With seasonal data, it is useful to also add the last observed values from the same season as inputs. For example, an NNAR(3,1,2)\(_{12}\) model has inputs \(y_{t-1}\), \(y_{t-2}\), \(y_{t-3}\) and \(y_{t-12}\), and two neurons in the hidden layer. More generally, an NNAR(\(p,P,k\))\(_m\) model has inputs \((y_{t-1},y_{t-2},\dots,y_{t-p},y_{t-m},y_{t-2m},y_{t-Pm})\) and \(k\) neurons in the hidden layer. A NNAR(\(p,P,0\))\(_m\) model is equivalent to an ARIMA(\(p,0,0\))(\(P\),0,0)\(_m\) model but without the restrictions on the parameters to ensure stationarity.
The nnetar()
function fits an NNAR(\(p,P,k\))\(_m\) model. If the values of \(p\) and \(P\) are not specified, they are automatically selected. For non-seasonal time series, the default is the optimal number of lags (according to the AIC) for a linear AR(\(p\)) model. For seasonal time series, the default values are \(P=1\) and \(p\) is chosen from the optimal linear model fitted to the seasonally adjusted data. If \(k\) is not specified, it is set to \(k=(p+P+1)/2\) (rounded to the nearest integer).

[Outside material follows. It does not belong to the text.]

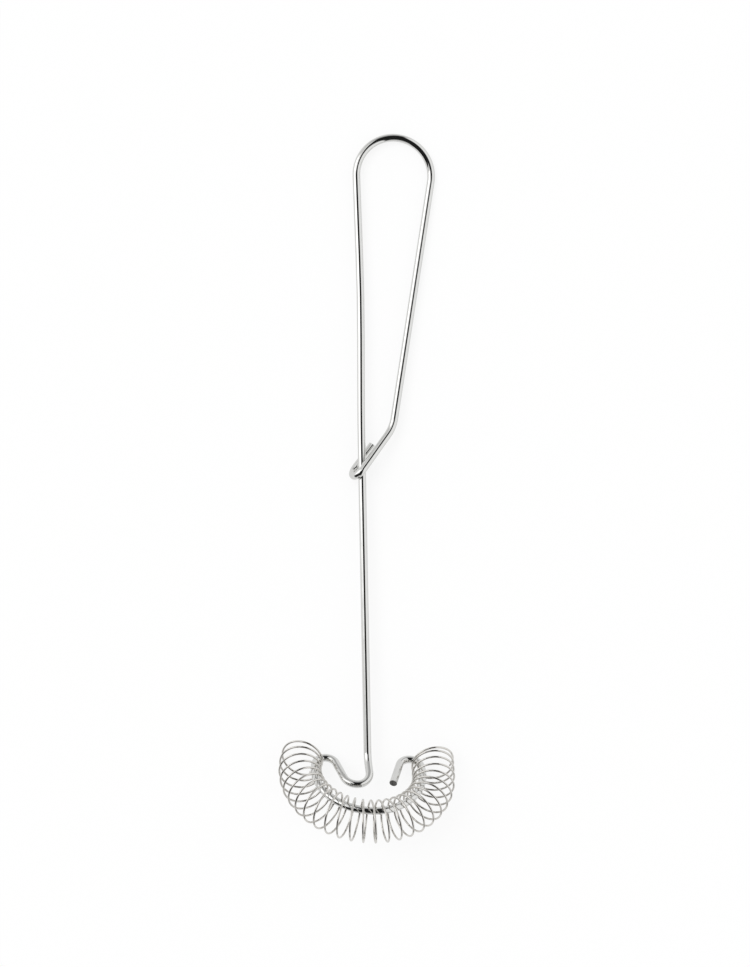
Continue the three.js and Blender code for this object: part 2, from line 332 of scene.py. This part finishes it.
def on_table(point):
    """The place of a bending-plane point on the table, in metres."""
    return ring_centre + turned @ (point - on_ring(0, 0)) * MM


# %% [markdown]
# ## One tree that makes wire
#
# Both pieces are round wire along a path, so one Geometry Nodes tree makes both. It gets the bare
# corners as a chain of points. Fillet Curve rounds each corner by the bend radius that is stored
# on it, a circle is swept along the result, and the two cut faces get a material of their own.
# Neighbouring bends of the ring meet in one point, so doubled points are merged before the sweep.

# %% A small helper for nodes
def add_node(tree, kind, settings=None, inputs=None):
    """Adds a node, sets its properties, and links or fills its inputs, named or numbered."""
    node = tree.nodes.new(kind)
    for name, value in (settings or {}).items():
        setattr(node, name, value)
    for name, value in (inputs or {}).items():
        if isinstance(value, bpy.types.NodeSocket):
            tree.links.new(value, node.inputs[name])
        else:
            node.inputs[name].default_value = value
    return node


# %% The wire tree
DOUBLE_POINTS = 0.02 * MM  # points nearer than this are one point


def make_wire_tree():
    """The tree has the path, the sizes and the two materials as its named inputs."""
    tree = bpy.data.node_groups.new("round_wire_on_a_path", "GeometryNodeTree")
    sockets = [
        ("Path", "NodeSocketGeometry"),
        ("Diameter", "NodeSocketFloat"),
        ("Sides", "NodeSocketInt"),
        ("Wire Finish", "NodeSocketMaterial"),
        ("Cut Finish", "NodeSocketMaterial"),
    ]
    for name, kind in sockets:
        tree.interface.new_socket(name, in_out="INPUT", socket_type=kind)
    tree.interface.new_socket("Wire", in_out="OUTPUT", socket_type="NodeSocketGeometry")
    given = add_node(tree, "NodeGroupInput").outputs

    def stored(name, data_type="FLOAT"):
        return add_node(tree, "GeometryNodeInputNamedAttribute", {"data_type": data_type}, {
            "Name": name}).outputs["Attribute"]

    chain = add_node(tree, "GeometryNodeMeshToCurve", inputs={"Mesh": given["Path"]})
    bends = add_node(tree, "GeometryNodeFilletCurve", {"mode": "POLY"}, {
        "Curve": chain.outputs[0], "Count": stored("bend_steps", "INT"),
        "Radius": stored("bend_radius")})
    line = add_node(tree, "GeometryNodeCurveToMesh", inputs={"Curve": bends.outputs[0]})
    merged = add_node(tree, "GeometryNodeMergeByDistance", inputs={
        "Geometry": line.outputs[0], "Distance": DOUBLE_POINTS})
    path = add_node(tree, "GeometryNodeMeshToCurve", inputs={"Mesh": merged.outputs[0]})
    sized = add_node(tree, "GeometryNodeSetCurveRadius", inputs={
        "Curve": path.outputs[0], "Radius": stored("thickness")})
    radius = add_node(tree, "ShaderNodeMath", {"operation": "DIVIDE"}, {
        0: given["Diameter"], 1: 2.0})
    section = add_node(tree, "GeometryNodeCurvePrimitiveCircle", {"mode": "RADIUS"}, {
        "Resolution": given["Sides"], "Radius": radius.outputs[0]})
    sweep = add_node(tree, "GeometryNodeCurveToMesh", inputs={
        "Curve": sized.outputs[0], "Profile Curve": section.outputs[0], "Fill Caps": True})
    # The sides of the wire are faces with four corners, the two cuts have more.
    corners = add_node(tree, "GeometryNodeInputMeshFaceNeighbors").outputs["Vertex Count"]
    is_cut = add_node(tree, "FunctionNodeCompare", {
        "data_type": "INT", "operation": "GREATER_THAN"}, {2: corners, 3: 4}).outputs[0]
    is_side = add_node(tree, "FunctionNodeBooleanMath", {"operation": "NOT"}, {0: is_cut})
    smooth = add_node(tree, "GeometryNodeSetShadeSmooth", inputs={
        "Geometry": sweep.outputs[0], "Shade Smooth": is_side.outputs[0]})
    real = add_node(tree, "GeometryNodeRealizeInstances", inputs={"Geometry": smooth.outputs[0]})
    polished = add_node(tree, "GeometryNodeSetMaterial", inputs={
        "Geometry": real.outputs[0], "Material": given["Wire Finish"]})
    cut = add_node(tree, "GeometryNodeSetMaterial", inputs={
        "Geometry": polished.outputs[0], "Selection": is_cut, "Material": given["Cut Finish"]})
    add_node(tree, "NodeGroupOutput", inputs={"Wire": cut.outputs[0]})
    return tree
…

The surface of the sun contains magnetic regions that appear as dark spots. These affect the propagation of radio waves and so telecommunication companies like to predict sunspot activity in order to plan for any future difficulties. Sunspots follow a cycle of length between 9 and 14 years. In Figure 11.3, forecasts from an NNAR(9,5) are shown for the next 20 years.
fit <- nnetar(sunspotarea)
autoplot(forecast(fit,h=20))
The forecasts actually go slightly negative, which is of course impossible. If we wanted to restrict the forecasts to remain positive, we could use a log transformation (specified by the Box-Cox parameter \(\lambda=0\)):
fit <- nnetar(sunspotarea, lambda=0)
autoplot(forecast(fit,h=20))
Prediction intervals
Unlike most of the methods considered in this book, neural networks are not based on a well-defined stochastic model, and so it is not straightforward to derive prediction intervals for the resultant forecasts. However, we can still do it using simulation where future sample paths are generated using bootstrapped residuals.

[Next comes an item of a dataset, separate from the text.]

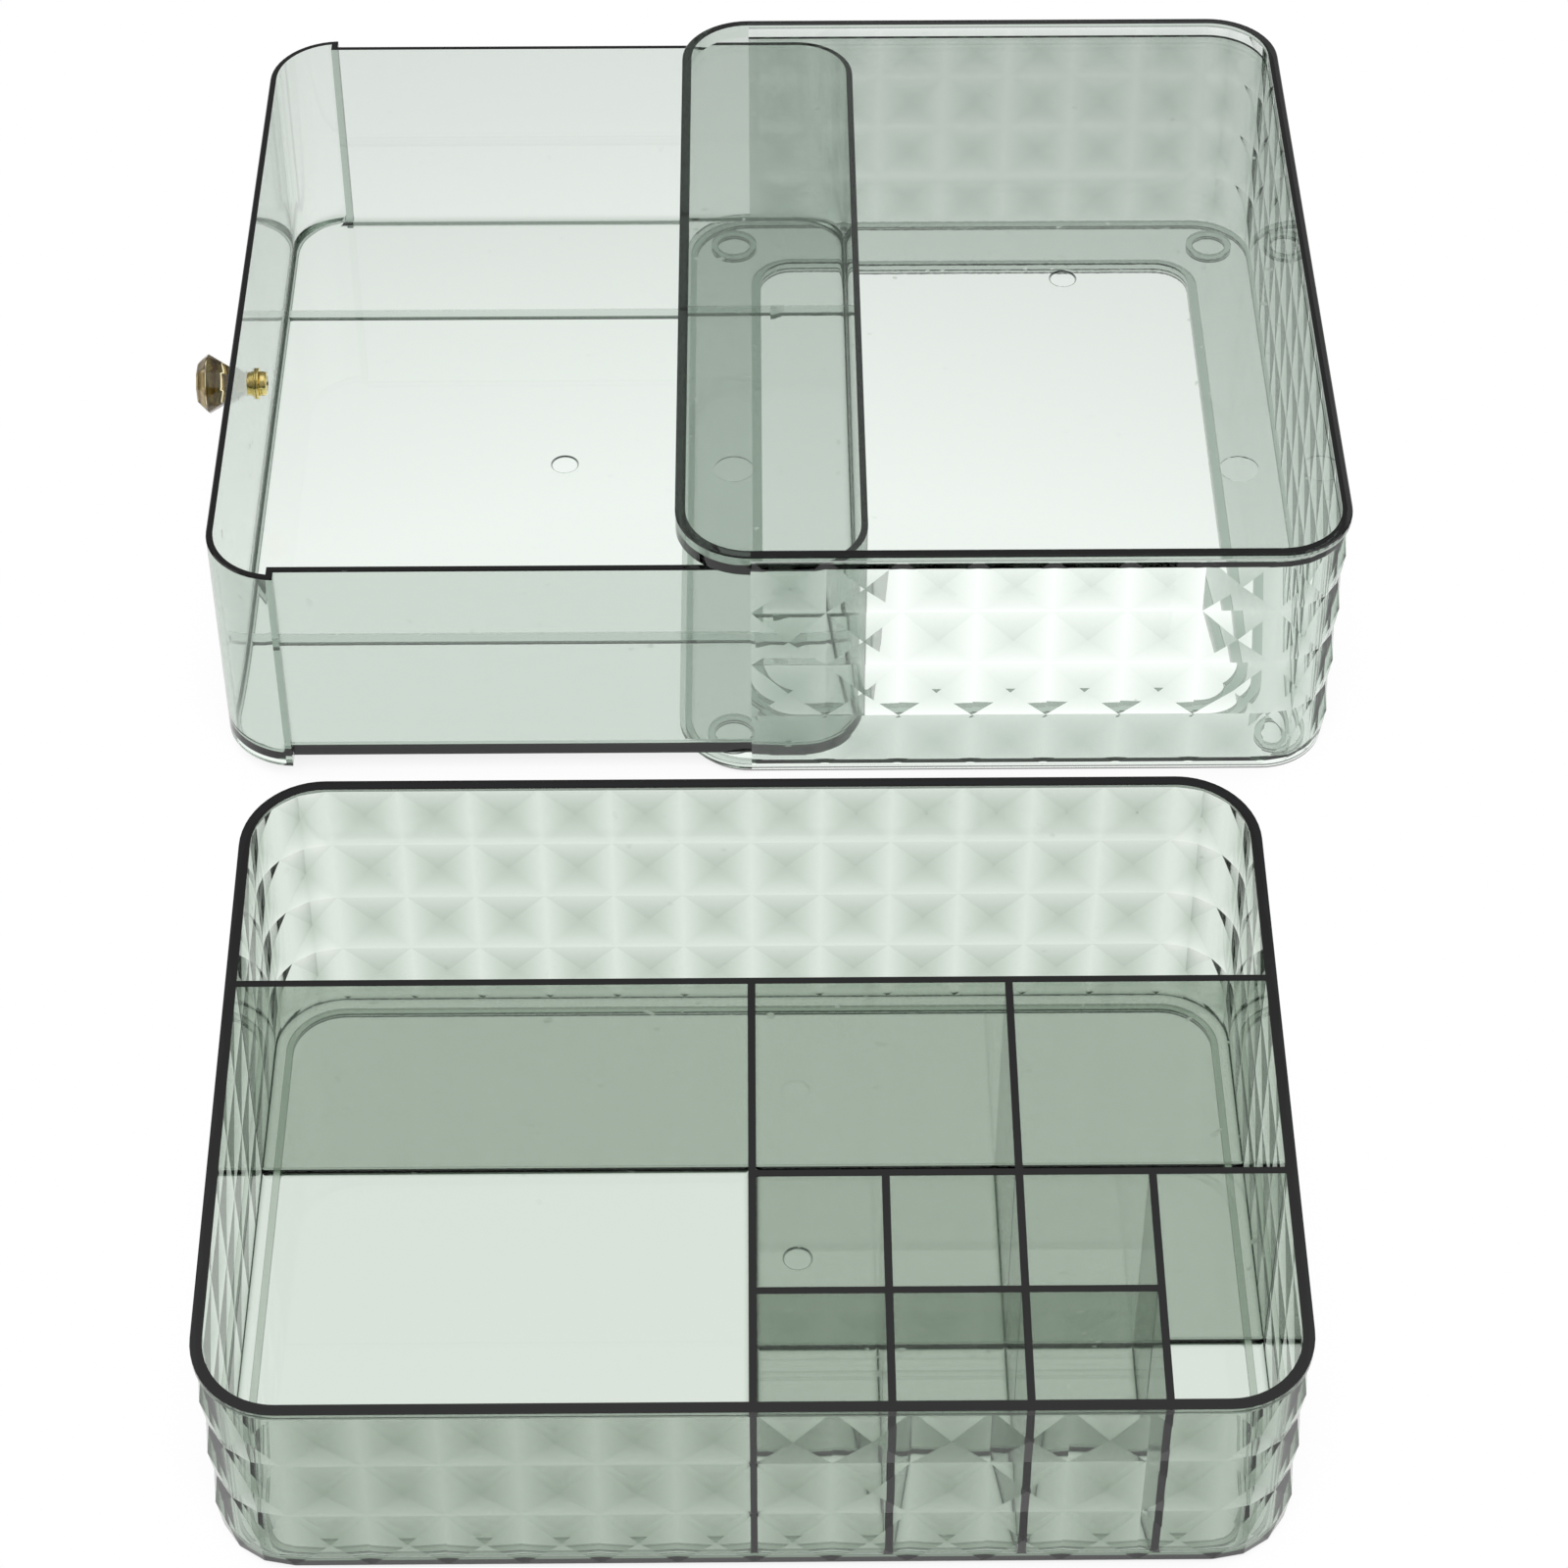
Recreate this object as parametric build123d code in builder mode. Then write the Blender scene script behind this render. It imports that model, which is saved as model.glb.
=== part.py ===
"""Two-tier makeup organizer: a faceted casing with a drawer, and a compartment tray that lifts off.

Millimetres, with +X to the right, +Y away from the viewer and +Z up. The origin lies on the table
under the middle of the whole layout. The casing stands behind with its drawer pulled out towards
-X, and the tray stands by itself in front of it.
"""
import os
from math import cos, radians, sin

from build123d import *

os.makedirs("parts", exist_ok=True)

# Outline that the casing and the tray share
long_side = 300.0
short_side = 216.0
corner_radius = 24.0

# Pyramids moulded on the outside, in columns and rows
count_long = 12
count_short = 7
count_corner = 2
row_height = 22.5
facet_depth = 1.5
groove_wall = 1.8
skin = facet_depth + groove_wall
edge_break = 0.4

# Casing
casing_foot = 2.5
casing_rows = 4
casing_rim = 2.2
floor_thickness = 2.2
plate_thickness = 2.2
lip_height = 5.0
cutout_x = 160.0
cutout_y = 240.0
cutout_radius = 12.0
cutout_rib = 3.4
foot_inset = 1.8
foot_rib = 2.2
pad_outer = 17.0
pad_inner = 12.6
pad_x = 90.0
pad_y = 133.0
mark_diameter = 14.0
mark_depth = 0.4
casing_gate = 9.0
casing_gate_x = 23.0
gate_depth = 0.6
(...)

Suppose we fit a NNETAR model to the famous Canadian lynx
data:
(fit <- nnetar(lynx, lambda=0.5))
#> Series: lynx
#> Model: NNAR(8,4)
#> Call: nnetar(y = lynx, lambda = 0.5)
#>
#> Average of 20 networks, each of which is
#> a 8-4-1 network with 41 weights
#> options were - linear output units
#>
#> sigma^2 estimated as 96.3
We have used a Box-Cox transformation with \(\lambda=0.5\) to ensure the residuals will be roughly homoscedastic (i.e., have constant variance).

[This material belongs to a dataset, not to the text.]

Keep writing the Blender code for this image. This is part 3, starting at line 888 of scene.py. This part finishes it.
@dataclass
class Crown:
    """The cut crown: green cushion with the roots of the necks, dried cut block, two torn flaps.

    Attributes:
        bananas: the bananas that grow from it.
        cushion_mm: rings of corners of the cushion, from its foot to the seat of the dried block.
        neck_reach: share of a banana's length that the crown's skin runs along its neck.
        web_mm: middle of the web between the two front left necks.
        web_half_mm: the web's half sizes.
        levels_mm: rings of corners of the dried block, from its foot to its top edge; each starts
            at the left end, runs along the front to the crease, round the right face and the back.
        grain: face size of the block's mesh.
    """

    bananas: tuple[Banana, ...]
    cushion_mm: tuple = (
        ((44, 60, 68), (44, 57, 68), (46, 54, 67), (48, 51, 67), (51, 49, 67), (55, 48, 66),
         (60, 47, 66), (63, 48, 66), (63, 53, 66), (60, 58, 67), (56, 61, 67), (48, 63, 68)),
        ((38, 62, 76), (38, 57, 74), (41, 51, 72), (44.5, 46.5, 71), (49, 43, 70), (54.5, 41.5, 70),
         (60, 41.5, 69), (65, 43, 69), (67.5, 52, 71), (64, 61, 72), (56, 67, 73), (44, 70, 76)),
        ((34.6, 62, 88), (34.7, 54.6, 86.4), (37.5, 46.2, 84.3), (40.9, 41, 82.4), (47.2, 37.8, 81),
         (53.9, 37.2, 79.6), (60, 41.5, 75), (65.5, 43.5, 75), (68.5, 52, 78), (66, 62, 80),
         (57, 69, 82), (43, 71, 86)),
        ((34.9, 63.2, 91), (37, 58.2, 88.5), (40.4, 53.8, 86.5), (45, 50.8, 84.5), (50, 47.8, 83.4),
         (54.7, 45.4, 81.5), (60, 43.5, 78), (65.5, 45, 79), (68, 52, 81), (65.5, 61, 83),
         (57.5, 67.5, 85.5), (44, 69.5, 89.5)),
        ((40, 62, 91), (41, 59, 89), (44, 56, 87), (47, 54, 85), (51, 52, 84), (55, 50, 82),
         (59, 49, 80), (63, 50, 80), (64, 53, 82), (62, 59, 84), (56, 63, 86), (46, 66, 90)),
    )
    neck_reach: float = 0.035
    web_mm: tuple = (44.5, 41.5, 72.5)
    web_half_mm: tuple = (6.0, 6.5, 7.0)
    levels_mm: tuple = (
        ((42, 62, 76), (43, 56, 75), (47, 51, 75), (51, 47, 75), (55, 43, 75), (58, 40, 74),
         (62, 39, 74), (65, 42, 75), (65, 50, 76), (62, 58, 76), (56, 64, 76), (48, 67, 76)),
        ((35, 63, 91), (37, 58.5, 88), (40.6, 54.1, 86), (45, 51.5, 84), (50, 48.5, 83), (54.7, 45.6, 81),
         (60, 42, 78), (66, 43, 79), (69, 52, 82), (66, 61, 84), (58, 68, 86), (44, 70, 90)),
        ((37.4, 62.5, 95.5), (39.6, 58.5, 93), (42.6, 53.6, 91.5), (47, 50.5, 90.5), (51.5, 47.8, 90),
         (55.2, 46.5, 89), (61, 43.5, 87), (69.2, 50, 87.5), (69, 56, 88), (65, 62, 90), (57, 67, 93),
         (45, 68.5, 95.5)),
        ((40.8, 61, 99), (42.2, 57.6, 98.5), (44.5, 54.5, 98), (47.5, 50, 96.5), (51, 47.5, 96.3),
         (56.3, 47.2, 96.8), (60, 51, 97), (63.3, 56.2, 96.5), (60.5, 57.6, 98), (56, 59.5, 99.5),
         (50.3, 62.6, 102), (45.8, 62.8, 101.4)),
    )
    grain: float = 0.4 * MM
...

The model can be written as \[ y_t = f(\boldsymbol{y}_{t-1}) + \varepsilon_t \] where \(\boldsymbol{y}_{t-1} = (y_{t-1},y_{t-2},\dots,y_{t-8})'\) is a vector containing lagged values of the series, and \(f\) is a neural network with 4 hidden nodes in a single layer.
The error series \(\{\varepsilon_t\}\) is assumed to be homoscedastic (and possibly also normally distributed).
We can simulate future sample paths of this model iteratively, by randomly generating a value for \(\varepsilon_t\), either from a normal distribution, or by resampling from the historical values. So if \(\varepsilon^*_{T+1}\) is a random draw from the distribution of errors at time \(T+1\), then \[ y^*_{T+1} = f(\boldsymbol{y}_{T}) + \varepsilon^*_{T+1} \] is one possible draw from the forecast distribution for \(y_{T+1}\). Setting \(\boldsymbol{y}_{T+1}^* = (y^*_{T+1}, y_{T}, \dots, y_{T-6})'\), we can then repeat the process to get \[ y^*_{T+2} = f(\boldsymbol{y}^*_{T+1}) + \varepsilon^*_{T+2}. \] In this way, we can iteratively simulate a future sample path. By repeatedly simulating sample paths, we build up knowledge of the distribution for all future values based on the fitted neural network. Here is a simulation of 9 possible future sample paths for the lynx data. Each sample path covers the next 20 years after the observed data.
sim <- ts(matrix(0, nrow=20, ncol=9), start=end(lynx)[1]+1)
for(i in seq(9))
sim[,i] <- simulate(fit, nsim=20)
autoplot(lynx) + forecast::autolayer(sim)
If we do this a few hundred or thousand times, we can get a very good picture of the forecast distributions. This is how the forecast.nnetar
function produces prediction intervals:
fcast <- forecast(fit, PI=TRUE, h=20)
autoplot(fcast)
Because it is a little slow, PI=FALSE
is the default, so prediction intervals are not computed unless requested. The npaths
argument in forecast.nnetar
controls how many simulations are done (default 1000). By default, the errors are drawn from a normal distribution. The bootstrap
argument allows the errors to be “bootstrapped” (i.e., randomly drawn from the historical errors).